Canon 50mm 1.4 LTM doesn't focus correctly. How to fix?

Redseele

Established
Local time
9:46 PM
Joined
May 18, 2013
Messages
161
Location
New York City
Hi all,

Just today I got a 50mm 1.4 ltm from someone for relatively cheap. I will use it with my Leica M3. The lens seems to be in perfect shape, but I noticed that the Leica RF doesn't match the lens focus when focused to infinity.

I am using this lens with a Metabones 50mm adapter. I've heard it is supposed to be on par with the Voigtlander and Leitz adapters.

I have been reading that I could add a shim (pieces of paper?) between the adapter and the bottom of the lens. But I've also read that, for a more elegant solution, I could disasemble the lens and calibrate it for using it with my M3.

My question: does anyone know how to do this? I've seen there used to be pictures of a disassembled 1.4 canon ltm lens a long time ago but those pictures are gone now.

Thank you.
 
I'd try it with another adapter you know is in spec (or a LTM body that focuses correctly). It's possible someone tried to repair the lens and messed it up or that your adapter is not perfect. Difficult to know whic without others to compare it against.
 
Are you simply looking at the lens markings or checking actual focus? Before proceeding towards any surgery, you should check focus using a piece of ground glass placed at the film gate (translucent tape can also work in a pinch). That way you can get a better idea what is really going on and how bad is it.
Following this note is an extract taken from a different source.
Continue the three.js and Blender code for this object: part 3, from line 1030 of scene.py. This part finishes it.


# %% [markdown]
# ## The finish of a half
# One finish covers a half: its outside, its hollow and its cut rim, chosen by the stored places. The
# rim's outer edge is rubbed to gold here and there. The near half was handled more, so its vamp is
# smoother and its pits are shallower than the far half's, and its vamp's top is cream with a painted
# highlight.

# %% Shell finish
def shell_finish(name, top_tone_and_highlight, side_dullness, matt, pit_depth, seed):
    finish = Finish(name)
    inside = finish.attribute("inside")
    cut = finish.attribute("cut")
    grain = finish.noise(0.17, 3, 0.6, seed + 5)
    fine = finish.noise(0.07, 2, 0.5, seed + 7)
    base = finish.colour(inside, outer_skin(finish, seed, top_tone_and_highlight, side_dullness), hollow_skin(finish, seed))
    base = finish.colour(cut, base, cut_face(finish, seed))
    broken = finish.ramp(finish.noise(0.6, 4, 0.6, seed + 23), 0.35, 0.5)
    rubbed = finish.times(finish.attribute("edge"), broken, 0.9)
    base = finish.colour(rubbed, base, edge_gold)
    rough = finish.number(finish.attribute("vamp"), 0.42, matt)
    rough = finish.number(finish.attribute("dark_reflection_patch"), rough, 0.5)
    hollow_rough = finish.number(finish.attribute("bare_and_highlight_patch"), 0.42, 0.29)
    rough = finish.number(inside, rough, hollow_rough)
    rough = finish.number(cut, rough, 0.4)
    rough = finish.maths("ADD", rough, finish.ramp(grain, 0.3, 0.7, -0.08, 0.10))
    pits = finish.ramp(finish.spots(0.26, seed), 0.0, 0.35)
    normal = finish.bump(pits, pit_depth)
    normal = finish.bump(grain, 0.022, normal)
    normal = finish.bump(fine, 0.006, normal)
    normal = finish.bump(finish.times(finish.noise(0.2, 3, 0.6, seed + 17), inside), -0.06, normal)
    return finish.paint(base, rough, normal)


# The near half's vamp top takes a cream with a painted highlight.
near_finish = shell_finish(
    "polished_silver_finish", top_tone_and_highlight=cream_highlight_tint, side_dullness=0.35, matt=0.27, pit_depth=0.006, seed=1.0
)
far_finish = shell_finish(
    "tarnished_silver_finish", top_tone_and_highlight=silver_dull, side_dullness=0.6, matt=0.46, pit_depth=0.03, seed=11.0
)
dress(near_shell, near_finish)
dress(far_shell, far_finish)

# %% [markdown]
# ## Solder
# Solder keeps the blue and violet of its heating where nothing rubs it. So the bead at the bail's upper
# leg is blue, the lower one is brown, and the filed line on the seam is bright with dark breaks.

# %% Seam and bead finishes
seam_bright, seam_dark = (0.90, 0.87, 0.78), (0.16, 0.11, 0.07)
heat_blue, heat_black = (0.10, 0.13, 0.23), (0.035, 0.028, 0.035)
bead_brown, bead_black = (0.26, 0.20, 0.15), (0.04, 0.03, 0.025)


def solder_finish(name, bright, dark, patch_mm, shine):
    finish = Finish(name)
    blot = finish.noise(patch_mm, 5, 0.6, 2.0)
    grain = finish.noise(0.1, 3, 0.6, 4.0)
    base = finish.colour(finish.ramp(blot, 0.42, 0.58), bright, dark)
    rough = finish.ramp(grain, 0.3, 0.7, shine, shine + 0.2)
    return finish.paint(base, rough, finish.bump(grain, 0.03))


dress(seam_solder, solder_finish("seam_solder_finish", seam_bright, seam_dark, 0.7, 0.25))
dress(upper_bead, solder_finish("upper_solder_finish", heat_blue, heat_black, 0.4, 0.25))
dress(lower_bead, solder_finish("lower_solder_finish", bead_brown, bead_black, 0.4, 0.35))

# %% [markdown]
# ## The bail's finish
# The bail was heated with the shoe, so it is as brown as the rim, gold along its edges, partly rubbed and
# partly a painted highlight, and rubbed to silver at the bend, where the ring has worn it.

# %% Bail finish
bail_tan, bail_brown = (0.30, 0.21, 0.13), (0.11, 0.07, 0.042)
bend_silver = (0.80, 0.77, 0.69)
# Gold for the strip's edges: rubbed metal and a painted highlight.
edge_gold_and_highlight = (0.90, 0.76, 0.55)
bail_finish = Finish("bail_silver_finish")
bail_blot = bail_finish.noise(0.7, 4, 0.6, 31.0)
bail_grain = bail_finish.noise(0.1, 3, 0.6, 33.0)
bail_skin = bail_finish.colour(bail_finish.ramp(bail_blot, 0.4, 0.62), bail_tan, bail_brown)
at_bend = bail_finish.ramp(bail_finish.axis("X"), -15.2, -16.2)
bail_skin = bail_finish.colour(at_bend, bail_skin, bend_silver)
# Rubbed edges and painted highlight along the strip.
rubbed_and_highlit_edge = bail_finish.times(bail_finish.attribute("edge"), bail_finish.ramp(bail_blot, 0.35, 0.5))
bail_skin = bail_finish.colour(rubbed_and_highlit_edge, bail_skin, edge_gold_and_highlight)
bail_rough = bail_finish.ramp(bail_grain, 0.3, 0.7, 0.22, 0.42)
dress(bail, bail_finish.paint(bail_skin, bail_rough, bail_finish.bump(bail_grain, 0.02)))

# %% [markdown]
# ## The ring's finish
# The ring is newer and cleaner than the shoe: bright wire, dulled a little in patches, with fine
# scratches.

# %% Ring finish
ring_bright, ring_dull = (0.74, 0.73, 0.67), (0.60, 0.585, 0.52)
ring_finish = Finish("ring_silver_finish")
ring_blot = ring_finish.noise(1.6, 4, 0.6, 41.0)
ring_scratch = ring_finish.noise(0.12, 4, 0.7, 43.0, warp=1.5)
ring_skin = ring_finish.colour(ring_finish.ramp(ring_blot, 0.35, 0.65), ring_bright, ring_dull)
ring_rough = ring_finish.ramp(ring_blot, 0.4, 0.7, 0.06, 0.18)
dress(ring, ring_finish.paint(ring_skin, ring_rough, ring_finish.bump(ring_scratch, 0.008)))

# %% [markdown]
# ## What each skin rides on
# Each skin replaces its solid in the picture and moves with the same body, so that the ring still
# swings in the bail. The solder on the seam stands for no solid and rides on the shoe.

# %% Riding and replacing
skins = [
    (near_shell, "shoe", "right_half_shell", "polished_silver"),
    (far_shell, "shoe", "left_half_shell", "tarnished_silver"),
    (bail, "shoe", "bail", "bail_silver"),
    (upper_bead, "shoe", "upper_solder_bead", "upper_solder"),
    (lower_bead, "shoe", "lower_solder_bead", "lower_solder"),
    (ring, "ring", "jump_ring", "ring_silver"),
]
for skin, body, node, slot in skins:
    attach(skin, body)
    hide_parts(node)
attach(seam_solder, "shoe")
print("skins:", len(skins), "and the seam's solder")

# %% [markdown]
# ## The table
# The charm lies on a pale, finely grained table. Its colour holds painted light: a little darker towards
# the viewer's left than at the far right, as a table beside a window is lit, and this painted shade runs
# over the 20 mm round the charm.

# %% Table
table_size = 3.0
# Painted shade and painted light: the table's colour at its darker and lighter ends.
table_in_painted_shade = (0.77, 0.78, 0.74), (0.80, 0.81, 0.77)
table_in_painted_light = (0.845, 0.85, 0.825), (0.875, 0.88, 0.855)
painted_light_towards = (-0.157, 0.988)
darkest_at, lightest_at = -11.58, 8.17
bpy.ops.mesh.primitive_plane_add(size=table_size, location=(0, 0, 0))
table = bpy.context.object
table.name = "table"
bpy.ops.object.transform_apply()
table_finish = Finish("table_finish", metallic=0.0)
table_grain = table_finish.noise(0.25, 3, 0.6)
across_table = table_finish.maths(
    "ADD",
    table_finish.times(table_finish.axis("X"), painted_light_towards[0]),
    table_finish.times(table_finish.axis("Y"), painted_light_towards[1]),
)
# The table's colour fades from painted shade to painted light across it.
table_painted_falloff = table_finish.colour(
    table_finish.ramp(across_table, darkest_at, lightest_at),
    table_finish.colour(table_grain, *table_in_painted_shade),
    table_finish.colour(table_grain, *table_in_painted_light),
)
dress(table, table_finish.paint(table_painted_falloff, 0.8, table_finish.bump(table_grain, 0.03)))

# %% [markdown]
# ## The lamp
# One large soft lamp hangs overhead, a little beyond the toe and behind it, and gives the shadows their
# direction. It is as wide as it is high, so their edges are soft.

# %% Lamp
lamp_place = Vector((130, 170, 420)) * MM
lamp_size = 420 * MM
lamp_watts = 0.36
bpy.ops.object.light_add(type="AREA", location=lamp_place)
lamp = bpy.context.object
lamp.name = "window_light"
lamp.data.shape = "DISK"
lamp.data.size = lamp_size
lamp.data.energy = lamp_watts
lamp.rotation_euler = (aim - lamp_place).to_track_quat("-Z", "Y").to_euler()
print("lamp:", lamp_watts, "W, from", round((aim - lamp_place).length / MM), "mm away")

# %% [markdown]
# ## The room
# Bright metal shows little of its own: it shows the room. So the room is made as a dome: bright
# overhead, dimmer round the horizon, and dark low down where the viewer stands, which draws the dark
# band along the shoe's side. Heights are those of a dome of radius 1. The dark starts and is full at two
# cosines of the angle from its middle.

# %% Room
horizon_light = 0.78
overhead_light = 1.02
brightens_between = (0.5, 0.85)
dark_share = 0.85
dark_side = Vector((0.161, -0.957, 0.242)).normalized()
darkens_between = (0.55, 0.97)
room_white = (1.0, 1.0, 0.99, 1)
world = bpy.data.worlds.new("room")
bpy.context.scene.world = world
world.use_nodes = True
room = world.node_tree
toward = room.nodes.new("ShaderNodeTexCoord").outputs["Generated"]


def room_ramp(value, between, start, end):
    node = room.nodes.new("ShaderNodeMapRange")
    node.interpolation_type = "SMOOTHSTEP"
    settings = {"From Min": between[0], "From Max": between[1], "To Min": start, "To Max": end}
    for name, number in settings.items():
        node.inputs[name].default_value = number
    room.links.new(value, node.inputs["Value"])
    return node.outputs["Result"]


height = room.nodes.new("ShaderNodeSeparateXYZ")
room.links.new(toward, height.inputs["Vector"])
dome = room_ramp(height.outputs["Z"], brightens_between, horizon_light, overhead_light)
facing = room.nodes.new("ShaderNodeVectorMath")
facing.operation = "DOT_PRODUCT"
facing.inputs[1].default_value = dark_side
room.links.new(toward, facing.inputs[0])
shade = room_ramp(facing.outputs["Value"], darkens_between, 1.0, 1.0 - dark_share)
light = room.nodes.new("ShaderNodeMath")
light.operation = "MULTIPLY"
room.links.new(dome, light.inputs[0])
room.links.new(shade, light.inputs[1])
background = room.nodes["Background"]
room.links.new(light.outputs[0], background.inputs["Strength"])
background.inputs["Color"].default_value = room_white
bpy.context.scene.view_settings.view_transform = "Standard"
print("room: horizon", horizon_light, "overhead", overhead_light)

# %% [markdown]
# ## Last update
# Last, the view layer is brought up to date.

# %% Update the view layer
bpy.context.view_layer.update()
There are three possible points of error here - lens, adapter and camera body (you don't mention other lenses). To me, the adapter is the most likely suspect. Adapters that are intended for use on SLR or live-view digital cameras are often made to overshoot infinity by design - this way you can get proper infinity focus despite small variations between lenses and adapter thicknesses - but this is unacceptable with RF cameras. For critical RF use (fast/long lenses), I would only trust manufacturers who have in-house experience with rangefinder cameras - i.e. Leica and Cosina/Voigtländer.
 
Later (black) Canon lenses often this type of problem. I've had two 135s and an 85 that didn't focus right.

Which reaches infinity first, the scale (RF won't get to infinity before focus ring stops) or the rangefinder (lens turns past where the RF indicates infinity)? The solution would be different in either case.
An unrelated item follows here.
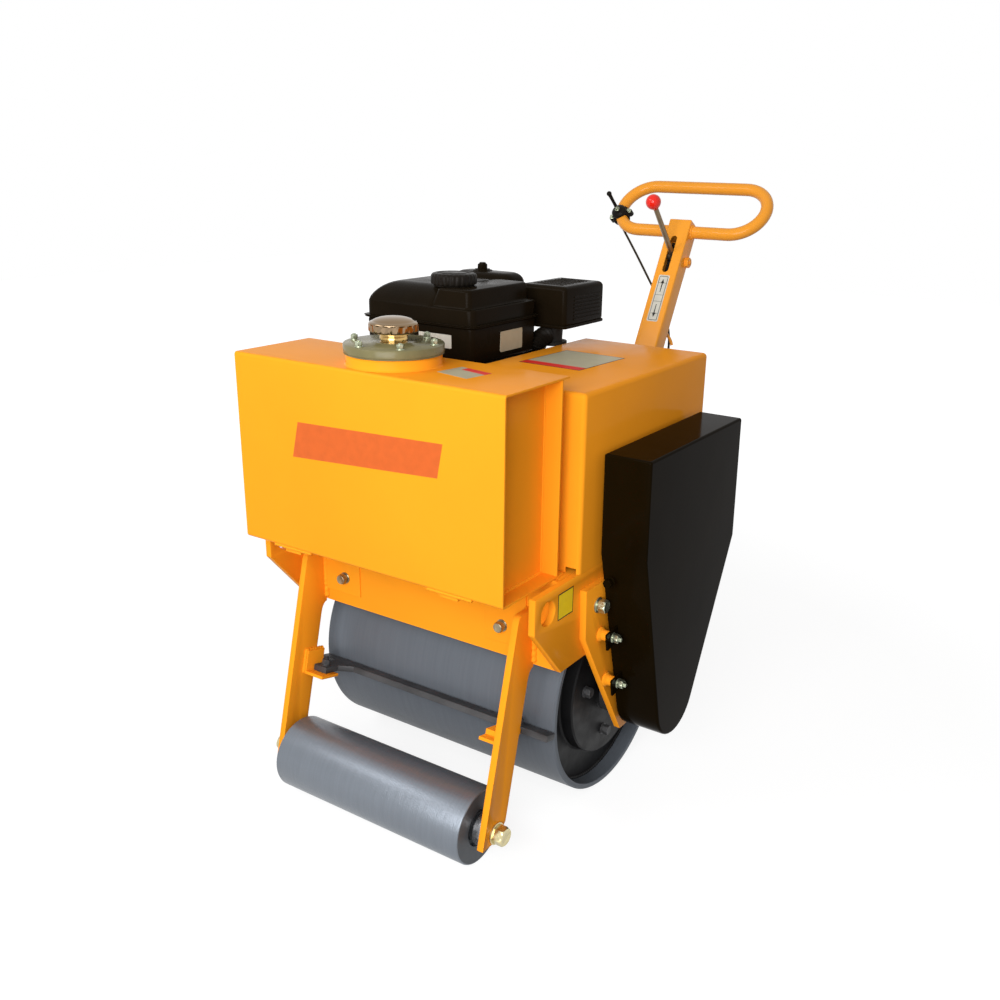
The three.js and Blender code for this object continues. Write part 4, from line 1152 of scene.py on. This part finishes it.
def cylinder_and_head():
    """Cooling fins round the cylinder, and the rocker cover behind them."""
    low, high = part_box("engine_cylinder")
    bm = bmesh.new()
    core = 14 * MM
    box(bm, (low.x + core, low.y, low.z + core), (high.x - core, high.y - 34 * MM, high.z - core))
    fins = 11
    for k in range(fins):
        y = low.y + 5 * MM + (high.y - low.y - 44 * MM) * k / (fins - 1)
        outline = fillet(rectangle(low.x, high.x, low.z, high.z), 14 * MM, 4)
        prism(bm, outline, "y", y, y + 2.6 * MM)
    cover = rectangle(low.x + 16 * MM, high.x - 16 * MM, low.z + 22 * MM, high.z - 22 * MM)
    prism(bm, fillet(cover, 16 * MM, 5), "y", high.y - 36 * MM, high.y)
    piece("cylinder_fins", bm, "machine", CASTING,
          replaces=["engine_cylinder"], bevel=0.8 * MM, segments=2)
    plug = bmesh.new()
    seat = Vector((high.x - 2 * MM, high.y - 60 * MM, high.z - 46 * MM))
    turned(plug, seat, X, mm((9, 0), (9, 6), (7, 8), (7, 26), (10, 28), (10, 44), (8, 46)), 24)
    piece("spark_plug_cap", plug, "machine", PLASTIC)


def crankcase():
    low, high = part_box("engine_crankcase")
    side = MIDDLE
    shaft = Vector((side, AXLE.y + 4 * MM, 0.800))
    bm = bmesh.new()
    rounded_block(bm, (low.x, low.y, low.z), (side, high.y, high.z), 14 * MM, 7 * MM, rows=3)
    for k in range(5):
        y = low.y + 24 * MM + k * 38 * MM
        box(bm, (side - 4 * MM, y, low.z + 18 * MM), (side + 5 * MM, y + 5 * MM, high.z - 20 * MM))
    profile = mm((58, 0), (58, 9), (38, 12), (30, 16)) + [(30 * MM, high.x - side)]
    turned(bm, (side - 2 * MM, shaft.y, shaft.z), X, profile, 48)
    box(bm, (low.x - 14 * MM, low.y - 8 * MM, low.z), (side + 14 * MM, high.y + 8 * MM, low.z + 11 * MM))
    piece("crankcase_casting", bm, "machine", CASTING,
          replaces=["engine_crankcase"], bevel=1.2 * MM, segments=2)
    bolts = bmesh.new()
    for y in (low.y + 14 * MM, high.y - 14 * MM):
        for x in (low.x + 10 * MM, side - 10 * MM):
            bolt(bolts, (x, y, low.z + 11 * MM), Z, BOLT_M10)
    for seat in around(shaft + X * 7 * MM, 0.05, 6):
        bolt(bolts, seat, X, 10 * MM, washer=0, spring=False)
    bolt(bolts, (low.x + 40 * MM, low.y, low.z + 24 * MM), -Y, 17 * MM)
    piece("crankcase_bolts", bolts, "machine", ZINC)
    filler_plug = bmesh.new()
    base = Vector((low.x + 120 * MM, low.y + 2 * MM, low.z + 46 * MM))
    aim = Vector((0, -1, 0.45)).normalized()
    turned(filler_plug, base, aim, mm((14, -6), (14, 14), (19, 15), (19, 24), (16, 27)), 32)
    piece("oil_filler_plug", filler_plug, "machine", PLASTIC)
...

Is the scale off, or the RFcoupling (when you focus normally with the RF, are the resulting pictures out of focus or not)? If shots are in focus (use real film, not a ground glass, and certainly not a piece of floppy tape) but the scale reads wrong, that's a third, different problem, and you're probably best just leaving it alone. This is the very first check to run.

It's probably not the adapter. It's really not that hard to make a proper adapter. I have measured quite a few with a micrometer, different brands, Leica, Voigtlander, and $8 Chinese, and not found a single bad one in regard to thickness. Usually adapter problems express themselves other, more complex places, like they cut you, or you can't get them on or off the camera.

Unless you have a digital Leica, one that you KNOW is right, you are in for a world of hurt zeroing in on a fix for this with just an M3, in some of the above cases.

Regardless, this isn't a simple problem to solve; if you have to ask, you shouldn't be trying to "repair" it. If you do try something, please do us all a favor by scratching your Social Security number all over the mount so that none of us will buy a lens you have messed up doing in-the-dark DIY.

My experience with one well-respected lens guru getting this fixed wasn't successful, as the problem was too much for him, conceptually. In desperation, I did finally hash it through on my own, but I did a whole lot more thinking than tooling. Part of the process was asking and reading on various forums and getting what I already knew were wrong answers from every single person who responded. So, because I don't own that lens, and haven't worked on it, I'm not going to post as an expert here about what you should do, either, except to say that your chances of messing up are vey high, especially using advice from the internet.
 
By any chance does it have the Canon A rear cap?

My 50 1.4 came with that cap. What happens is that the cap is TOO SHORT for the rangefinder cam with the lens at infinity. If you screw down that rear cap, then put the lens focus on infinity, something has to give. What gives is that your infinity focus goes to H*LL.

Clarence Gass fixed the lens for me, and at the same time adjusted the RF on my Canon 7. Now they focus so accurately at f/1.4 that it never fails to amaze me.

Anyway, throw away that Canon vintage rear cap. Though beautifully made of thick plastic, it's a remarkable bit of poor engineering on Canon's part.